The Abernathy’s went through the steps to become foster parents, then they made a big decision - 10 months after that Father's Day weekend visit – through a zoom court date, Tyler and Zoey were adopted and officially became part of the Abernathy family.

Barry smiles, “It was a blast. Yeah, it was – it was a – and I think the kids, they-they recognized it, you know, even, they – I don't know that they knew what – Tyler says, 'Doption.' He didn't know what 'doption' was, but – exactly, but he knew that he was an Abernathy.”

“I can't like remember my life before them," says Chassady. “Like there's no other way to describe it other than like they belong to us.”  

Her sister Emma feels the same way, “I'm thankful that God brought 'em into our lives because, I don't know, it's just, you know that they're here for a reason. Like when we adopted them, that morning, you could just like feel it, like the Lord was with us and you just knew it was right for sure.”

“The correlation between us and these children and God and all of His children,” says Barry, “you know, I thought of that a lot, we're all adopted in the family. And not just adopted, but we're-we're made partakers. I mean, we're-we're – we're partakers of-of-of life through Him."  

Beverly smiles as she says, “Tyler, all the time says, 'Thank you, mommy. I appreciate you.' He lo – he thanks-thanks us for the house, everything. And it's just like to see the world through their eyes, the simple life, that's what it means. Nothing else matters.”

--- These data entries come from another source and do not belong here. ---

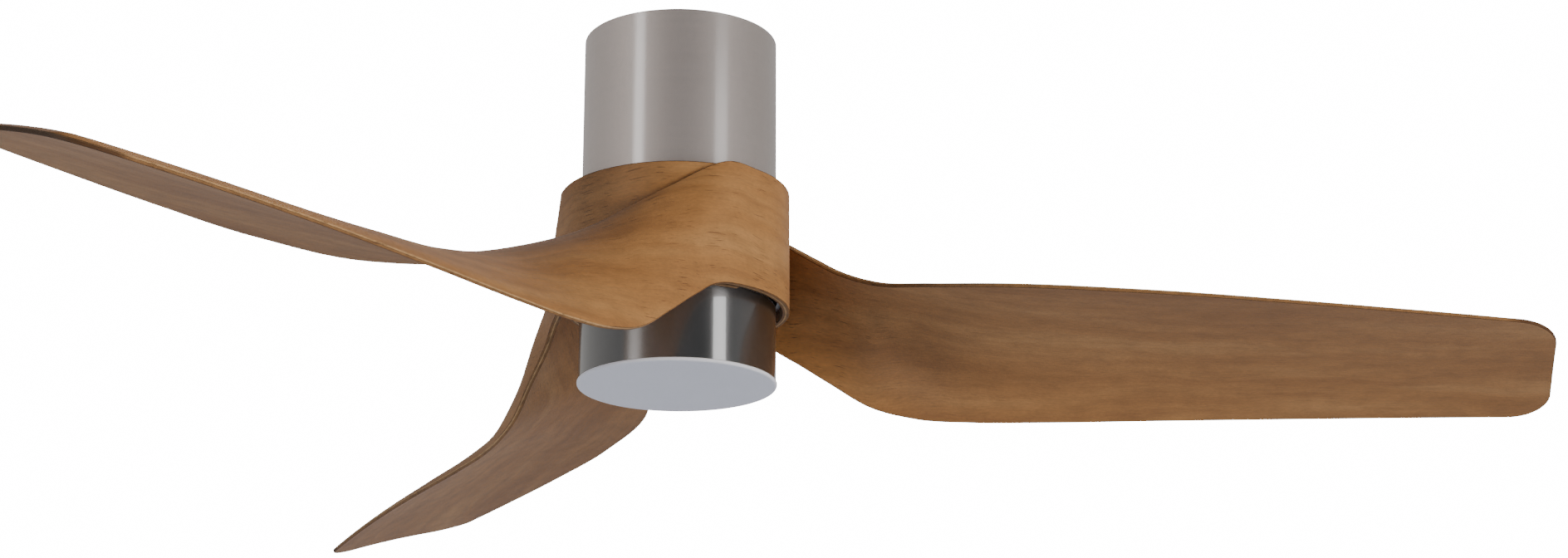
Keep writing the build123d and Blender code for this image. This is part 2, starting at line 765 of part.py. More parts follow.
# ---- write every piece ----
PIECES = {
    "ceiling_bracket": ceiling_bracket,
    "canopy_shell": canopy_shell,
    "canopy_lugs": canopy_lugs,
    "canopy_screws": canopy_screws,
    "terminal_block": terminal_block,
    "ground_screw": ground_screw,
    "receiver_case": receiver_case,
    "receiver_cover": receiver_cover,
    "receiver_board": receiver_board,
    "motor_plate": motor_plate,
    "motor_shaft": motor_shaft,
    "motor_screws": motor_screws,
    "shaft_grommet": shaft_grommet,
    "stator_bush": stator_bush,
    "stator_core": stator_core,
    "stator_coils": stator_coils,
    "magnet_ring": magnet_ring,
    "rotor_upper_cover": rotor_upper_cover,
    "rotor_lower_cover": rotor_lower_cover,
    "cover_screws": cover_screws,
    "blade_hub": blade_hub,
    "hub_screws": hub_screws,
    "blade_screws": blade_screws,
    "blade_inserts": blade_inserts,
    "light_plate": light_plate,
    "light_housing": light_housing,
    "housing_screws": housing_screws,
    "shaft_washer": shaft_washer,
    "shaft_nut": shaft_nut,
    "led_driver": led_driver,
    "tray_posts": tray_posts,
    "heat_sink": heat_sink,
    "tray_screws": tray_screws,
    "led_board": led_board,
    "led_chips": led_chips,
    "reflector": reflector,
    "lens_gasket": lens_gasket,
    "diffuser": diffuser,
}

os.makedirs("parts", exist_ok=True)
for name, make in PIECES.items():
    save(name, make())
for level, z in (("upper", UPPER_BEARING), ("lower", LOWER_BEARING)):
    save(f"{level}_inner_race", inner_race(z))
    save(f"{level}_outer_race", outer_race(z))
    save(f"{level}_balls", balls(z))
one_blade = blade()
for k in range(BLADE_COUNT):
    save(f"blade_{k + 1}", spin(one_blade, FIRST_BLADE + 360 / BLADE_COUNT * k))
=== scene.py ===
import json
import math

import bmesh
import bpy
import numpy as np
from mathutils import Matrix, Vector


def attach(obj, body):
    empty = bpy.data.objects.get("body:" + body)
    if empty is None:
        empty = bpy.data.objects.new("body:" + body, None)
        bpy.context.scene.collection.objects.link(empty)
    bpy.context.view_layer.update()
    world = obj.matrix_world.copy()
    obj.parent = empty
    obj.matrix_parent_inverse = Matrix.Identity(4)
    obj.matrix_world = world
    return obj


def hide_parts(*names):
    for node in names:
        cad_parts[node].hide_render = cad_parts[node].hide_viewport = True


# Looks for the close-to-ceiling fan with a light. Metres, +Z up, origin on the axis at the ceiling.
# The three blades are rebuilt as fine meshes; every other piece is the CAD node with its material.
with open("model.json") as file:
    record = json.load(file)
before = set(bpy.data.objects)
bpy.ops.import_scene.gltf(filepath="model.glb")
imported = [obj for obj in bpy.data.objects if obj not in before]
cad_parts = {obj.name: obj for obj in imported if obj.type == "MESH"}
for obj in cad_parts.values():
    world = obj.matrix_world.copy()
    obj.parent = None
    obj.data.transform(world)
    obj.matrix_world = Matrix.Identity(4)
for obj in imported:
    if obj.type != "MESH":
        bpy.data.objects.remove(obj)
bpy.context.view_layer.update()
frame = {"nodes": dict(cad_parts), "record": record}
NODES = frame["nodes"]

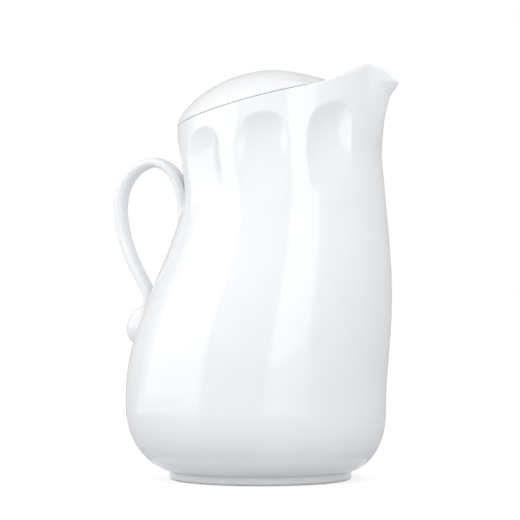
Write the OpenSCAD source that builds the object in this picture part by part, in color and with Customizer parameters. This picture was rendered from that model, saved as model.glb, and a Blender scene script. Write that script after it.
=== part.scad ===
// Hot milk jug with a lift-off lid, white glazed porcelain.
// Millimetres, +Z up, spout toward +X, origin at the centre of the foot on the table.

/* [Body] */
// Height of the lid seat above the table, on the axis of the foot
seat_h = 177.6; // [165:0.1:195]
// Radius of the belly at its widest
belly_r = 62.9; // [57:0.1:70]
// Height at which the belly reaches its full radius
belly_z = 38; // [30:1:46]
// Height of the straight band round the belly
belly_band = 6; // [2:1:12]
// Radius of the neck at its narrowest
neck_r = 48.8; // [44:0.1:52]
// Height of the narrowest part of the neck
neck_z = 140; // [130:1:150]
// Radius of the mouth at the lid seat
rim_r = 49.3; // [46:0.1:54]
// Thickness of the porcelain wall
wall = 3.8; // [3:0.1:5]
// Thickness of the floor
floor_t = 4.6; // [3.5:0.1:7]
// Rounding of the upper edges of the wall
rim_round = 1; // [0.5:0.1:1.4]

/* [Lean] */
// Shift of the belly toward the spout (below zero is toward the handle)
belly_lean = -2.4; // [-6:0.1:2]
// Shift of the neck toward the spout
neck_lean = 11.6; // [4:0.1:15]
// Height at which the neck leans furthest
neck_lean_z = 134; // [120:1:144]
// Shift of the mouth toward the spout
rim_lean = 9.7; // [4:0.1:14]
// Height above which the wall keeps the shift of the mouth
rim_lean_z = 158; // [148:1:164]

/* [Foot] */
// Outer radius of the foot ring
foot_r = 43.9; // [38:0.1:48]
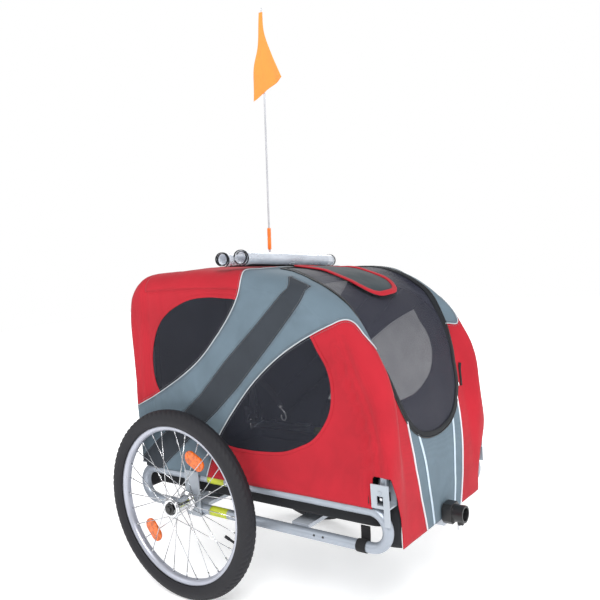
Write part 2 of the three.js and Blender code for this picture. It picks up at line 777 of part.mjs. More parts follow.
function doorPlan(inset) {
  const sides = [
    [252 + inset, 125 - inset],
    [300, 150 - inset],
    [350, 172 - inset],
    [400, 195 - inset],
    [700, 260 - inset],
  ];
  const points = [...sides, ...sides.map(([x, y]) => [x, -y]).reverse()];
  return new THREE.Shape(points.map(([x, y]) => new THREE.Vector2(x, y)));
}

function doorPrism(inset) {
  return keepInside(prismX(doorOutline(inset), 200, 700), slab(doorPlan(inset), 300, 900));
}

const REAR_DOOR_HALF = 150;
const REAR_DOOR_Z = [SIDE_BOTTOM, 760];

function rearDoorPrism(inset) {
  const half = REAR_DOOR_HALF - inset;
  const [z0, z1] = REAR_DOOR_Z;
  const corner = 50;
  const outline = [
    [-half, z0 + inset],
    [half, z0 + inset],
    ...arc([half - corner, z1 - inset - corner], corner, 0, 90, 4),
    ...arc([corner - half, z1 - inset - corner], corner, 90, 180, 4),
  ];
  return prismX(outline, REAR_X - 20, REAR_X + 20);
}

function rearPanel(skin) {
  const part = keepInside(skin, box(-FAR, ROOF_START_X - GAP, -FAR, FAR, 0, FAR));
  const loopRoom = (side) =>
    box(-FAR, 0, Math.min(side * 225, side * FAR), Math.max(side * 225, side * FAR), 0, SIDE_BOTTOM);
  return cut(part, loopRoom(-1), loopRoom(1), rearDoorPrism(0));
}

function frontPanel(skin) {
  const part = keepInside(skin, box(ROOF_END_X + GAP, FAR, -FAR, FAR, 0, FAR));
  const bracketTop = 388;
  const bracketRoom = (side) =>
    box(500, FAR, Math.min(side * 219, side * FAR), Math.max(side * 219, side * FAR), 0, bracketTop);
  const barRoom = DRAWBAR_HALF + GAP;
  const barNotch = box(500, FAR, -barRoom, barRoom, 0, DRAWBAR_Z + barRoom);
  return cut(part, bracketRoom(-1), bracketRoom(1), barNotch, doorPrism(0));
}

// The outline of the side plane: the skin's edge, closed along the top rail.
function sideOutline() {
  const edge = PROFILE.map((_, i) => skinPoint(i, 1, 90, 1)).map((p) => [p.x, p.z]);
  const kept = edge.filter(([x, z]) => z > (x > 0 ? 392 : SIDE_BOTTOM));
  const middle = [200, 580];
  const shrunk = kept.map(([x, z]) => {
    const away = new THREE.Vector2(x - middle[0], z - middle[1]);
    away.setLength(away.length() - SEAM);
    return [middle[0] + away.x, middle[1] + away.y];
  });
  const frontEdge = shrunk[shrunk.length - 1];
  return [
    [shrunk[0][0], SIDE_BOTTOM],
    ...shrunk,
    [frontEdge[0], 392],
    [545, 392],
    [545, SIDE_BOTTOM],
  ];
}

// Side windows, drawn in the side plane: the slanted rear one and the leaf-shaped front one.
const FRONT_WINDOW = [
  [184, 411],
  [270, 408],
  [345, 422],
  [405, 453],
  [447, 502],
  [468, 563],
  [460, 628],
  [438, 668],
  [416, 690],
  [345, 652],
  [263, 594],
  [195, 528],
  [147, 472],
  [128, 425],
];
const REAR_WINDOW = [
  [-84, 534],
  [17, 590],
  [100, 655],
  [160, 716],
  [202, 776],
  [112, 785],
  [30, 776],
  [-35, 742],
  [-82, 690],
  [-106, 625],
  [-102, 572],
];

function windowShape(points, grow) {
  const curve = new THREE.CatmullRomCurve3(
    points.map(([x, z]) => new THREE.Vector3(x, z, 0)),
    true,
    "centripetal",
  );
  const average = (k) => points.reduce((sum, point) => sum + point[k], 0) / points.length;
  const middle = [average(0), average(1)];
  return polygon(
    curve.getSpacedPoints(30).slice(0, -1).map((p) => {
      const away = new THREE.Vector2(p.x - middle[0], p.y - middle[1]);
      away.setLength(away.length() + grow);
      return [middle[0] + away.x, middle[1] + away.y];
    }),
  );
}

const SIDE_INNER = COVER_HALF_WIDTH - SHEET;

function onSide(shape, side, y0 = SIDE_INNER, y1 = COVER_HALF_WIDTH) {
  return side > 0 ? plate(shape, y0, y1) : plate(shape, -y1, -y0);
}

function sidePanel(side) {
  const tool = (points) => onSide(windowShape(points, 0), side, SIDE_INNER - 1, COVER_HALF_WIDTH + 1);
  return cut(onSide(polygon(sideOutline()), side), tool(FRONT_WINDOW), tool(REAR_WINDOW));
}

// A tongue of fabric that lies on the roof over the door's mesh.
function roofFlap() {
  const lift = 3;
  const rows = PROFILE.map((_, i) => i)
    .filter((i) => PROFILE[i].at[0] > 200 && PROFILE[i].at[1] > 690)
    .map((i) =>
      [-90, -45, 0, 45, 90].map((y) => {
        const [x, z] = profilePoint(i, 0);
        const normal = outwardNormal(i, 0);
        return new THREE.Vector3(x + normal.x * (lift + SHEET), y, z + normal.y * (lift + SHEET));
      }),
    );
  const tip = 482;
  const half = 74;
  const plan = new THREE.Shape(
    [
      [258, -half],
      ...arc([tip - half, 0], half, -90, 90, 10),
      [258, half],
    ].map(([x, y]) => new THREE.Vector2(x, y)),
  );
  return keepInside(thickSheet(rows, SHEET), slab(plan, 600, 900));
}

function rainRoll(x, z, radius, halfLength) {
  return rod(radius, [x, -halfLength, z], [x, halfLength, z], 14);
}

// The rear door's zip pull hangs from the slider at the door's lower left corner.
function zipPull() {
  const slider = REAR_DOOR_HALF + 8;
  const half = 5;
  const length = 30;
  const outline = [
    [slider - half, SIDE_BOTTOM - length],
    [slider + half, SIDE_BOTTOM - length],
    [slider + half, SIDE_BOTTOM],
    [slider - half, SIDE_BOTTOM],
  ];
  const front = REAR_X - GAP;
  return prismX(outline, front - 2.5, front);
}

// ---- assembly -----------------------------------------------------------------------------------
function addFrame() {
  bothSides((name, side) => {
    addPiece("side_loop_" + name, sideLoop(side), ALUMINIUM);
    addPiece("axle_bracket_" + name, side > 0 ? axleBracket() : mirrored(axleBracket()), ALUMINIUM);
  });
  const frontBar = crossBar(CROSS_BAR_X - CROSS_BAR_HALF, CROSS_BAR_X + CROSS_BAR_HALF, CROSS_BAR_REACH);
  addPiece("front_cross_bar", frontBar, ALUMINIUM);
  addPiece("axle_cross_bar", crossBar(...AXLE_BRACKET_X, CROSS_BAR_REACH), ALUMINIUM);
  const drawbar = box(
    AXLE_BRACKET_X[0],
    HITCH_BLOCK_X - GAP,
    -DRAWBAR_HALF,
    DRAWBAR_HALF,
    DRAWBAR_Z - DRAWBAR_HALF,
    DRAWBAR_Z + DRAWBAR_HALF,
  );
  addPiece("drawbar", drawbar, ALUMINIUM);
  addPiece("floor_tray", floorTray(), BLACK_FABRIC);
  addPiece("floor_board", floorBoard(), BLACK_PLASTIC);
  addPiece("hitch_receiver", hitchReceiver(), BLACK_PLASTIC);
  addPiece("hitch_pin", hitchPin(), STEEL);
}

function addBrackets() {
  bothSides((name, side) => {
    const mirror = (geometry) => (side > 0 ? geometry : mirrored(geometry));
    const front = hoopBracket(FRONT_PIVOT, FRONT_HOOP_Y, 22, 286, FRONT_HOOP_Y + 18);
    const rear = hoopBracket(REAR_PIVOT, REAR_HOOP_Y, 19, 0, LOOP_Y + 8);
    addPiece("front_hoop_bracket_" + name, mirror(front), ALUMINIUM);
    addPiece("rear_hoop_bracket_" + name, mirror(rear), ALUMINIUM);
    addPiece("front_snap_button_" + name, snapButton(FRONT_PIVOT, FRONT_HOOP_Y, side), STEEL);
    addPiece("rear_snap_button_" + name, snapButton(REAR_PIVOT, REAR_HOOP_Y, side), STEEL);
  });
  addPiece("front_hoop", drilledHoop(FRONT_LEG, FRONT_HOOP_Y, FRONT_PIVOT), ALUMINIUM);
  addPiece("rear_hoop", drilledHoop(REAR_LEG, REAR_HOOP_Y, REAR_PIVOT), ALUMINIUM);
}

function addCabin() {
  const skin = wrap();
  addPiece("rear_panel", rearPanel(skin), RED_FABRIC);
  addPiece("rear_door", keepInside(skin, rearDoorPrism(GAP)), BLACK_FABRIC);
  addPiece("roof_panel", keepInside(skin, box(ROOF_START_X, ROOF_END_X, -FAR, FAR, 700, FAR)), RED_FABRIC);
  addPiece("front_panel", frontPanel(skin), GREY_FABRIC);
  addPiece("front_door", keepInside(skin, doorPrism(GAP)), MESH_FABRIC);
  addPiece("roof_flap", roofFlap(), BLACK_FABRIC);
  bothSides((name, side) => {
    addPiece("side_panel_" + name, sidePanel(side), RED_FABRIC);
    addPiece("front_window_" + name, onSide(windowShape(FRONT_WINDOW, -GAP), side), MESH_FABRIC);
    addPiece("rear_window_" + name, onSide(windowShape(REAR_WINDOW, -GAP), side), MESH_FABRIC);
  });
  addPiece("front_rain_roll", rainRoll(200, 872, 19, 200), CLEAR_SHEET);
  addPiece("rear_rain_roll", rainRoll(160, 868, 15, 215), CLEAR_SHEET);
  addPiece("zip_pull", zipPull(), STEEL);
}

function addFlag() {
  addPiece("flag_socket", flagSocket(), BLACK_PLASTIC);
  addPiece("flag_pole", flagPole(), WHITE);
  addPiece("flag_ferrule", flagFerrule(), ORANGE);
  addPiece("flag_pennant", flagPennant(), ORANGE);
}

addFrame();
addBrackets();
addCabin();
addFlag();
bothSides(addWheel);

export default trailer;
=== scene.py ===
# Looks of the pet bicycle trailer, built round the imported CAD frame.
# Lengths here are millimetres in the "axle frame": x from the wheel axle (forward is +), y from the
# centre plane (the right side, towards the camera, is -) and z from the ground.
import json
import math

import bpy
import numpy as np
from mathutils import Matrix, Vector, noise


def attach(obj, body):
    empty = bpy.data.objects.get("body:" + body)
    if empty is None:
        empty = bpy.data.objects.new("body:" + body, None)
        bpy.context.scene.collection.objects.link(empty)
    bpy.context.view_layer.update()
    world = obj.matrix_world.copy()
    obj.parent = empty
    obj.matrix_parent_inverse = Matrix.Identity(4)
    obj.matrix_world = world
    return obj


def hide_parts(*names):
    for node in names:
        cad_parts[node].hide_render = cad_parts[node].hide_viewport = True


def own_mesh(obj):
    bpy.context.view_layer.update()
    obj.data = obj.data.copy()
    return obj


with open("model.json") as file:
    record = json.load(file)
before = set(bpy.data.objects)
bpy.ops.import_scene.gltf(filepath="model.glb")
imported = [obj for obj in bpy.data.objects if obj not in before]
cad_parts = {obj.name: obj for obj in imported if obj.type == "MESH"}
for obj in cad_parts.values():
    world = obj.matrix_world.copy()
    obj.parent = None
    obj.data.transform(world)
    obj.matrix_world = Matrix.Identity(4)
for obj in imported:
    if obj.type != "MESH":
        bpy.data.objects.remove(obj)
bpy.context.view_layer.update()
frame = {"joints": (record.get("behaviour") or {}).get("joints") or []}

MM = 0.001
JOINTS = {joint["name"]: joint for joint in frame["joints"]}
AXLE = Vector(JOINTS["wheel_spin_right"]["pos_m"])
SIDES = (("right", -1), ("left", 1))


def to_row(points):
    """Axle-frame millimetres to row-frame metres."""
    return np.asarray(points, float) * MM + np.array([AXLE.x, 0.0, 0.0])


# ---- soft fabric --------------------------------------------------------------------------------
# Soft fabric gets a mesh of its own. Pieces on the roof and the door ride bodies that come down
# with the roof.
RAIL_Z = 331.0


def crumple(obj):
    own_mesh(obj)


# ---- mesh helpers -------------------------------------------------------------------------------
def merge(*parts):
    """Joins (vertices, faces) pairs into one."""
    verts = []
    faces = []
    for part_verts, part_faces in parts:
        shift = len(verts)
        verts.extend(np.asarray(part_verts, float).reshape(-1, 3).tolist())
        faces.extend([tuple(i + shift for i in face) for face in part_faces])
    return verts, faces


def piece(name, part, material, body, replaces=(), thickness=0.0, soft=False, lined=False):
    """A new object from a (vertices, faces) pair, riding a body. Fabric has thickness, inwards."""
    verts, faces = part
    mesh = bpy.data.meshes.new(name)
    mesh.from_pydata(to_row(verts).tolist(), [], [list(face) for face in faces])
    mesh.validate()
    mesh.polygons.foreach_set("use_smooth", [True] * len(mesh.polygons))
    mesh.materials.append(mats[material])
    obj = bpy.data.objects.new(name, mesh)
    bpy.context.scene.collection.objects.link(obj)
    if thickness:
        if lined:
            mesh.materials.append(mats["lining"])
        shell = obj.modifiers.new("thickness", "SOLIDIFY")
        shell.material_offset = 1 if lined else 0
        shell.thickness = thickness * MM
        shell.offset = -1.0
        shell.use_even_offset = True
    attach(obj, body)
    if replaces:
        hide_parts(*replaces)
    if soft:
        crumple(obj)
    return obj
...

Barry reflects, “Father's Day will take on a different meaning. The fact that we-we took these children in on Father's Day, uh the family came to-together as a whole on Father's Day last year. And it'll always be special to me. The uh, you know, where it might not have been as special before, uh just to know that the way God dealt with us and what He – what He gave us and what He uh, what He required of us, you know, all that coming together on Father's Day. Uh, it-it'll be a special day from now on, as long as I live, for sure.”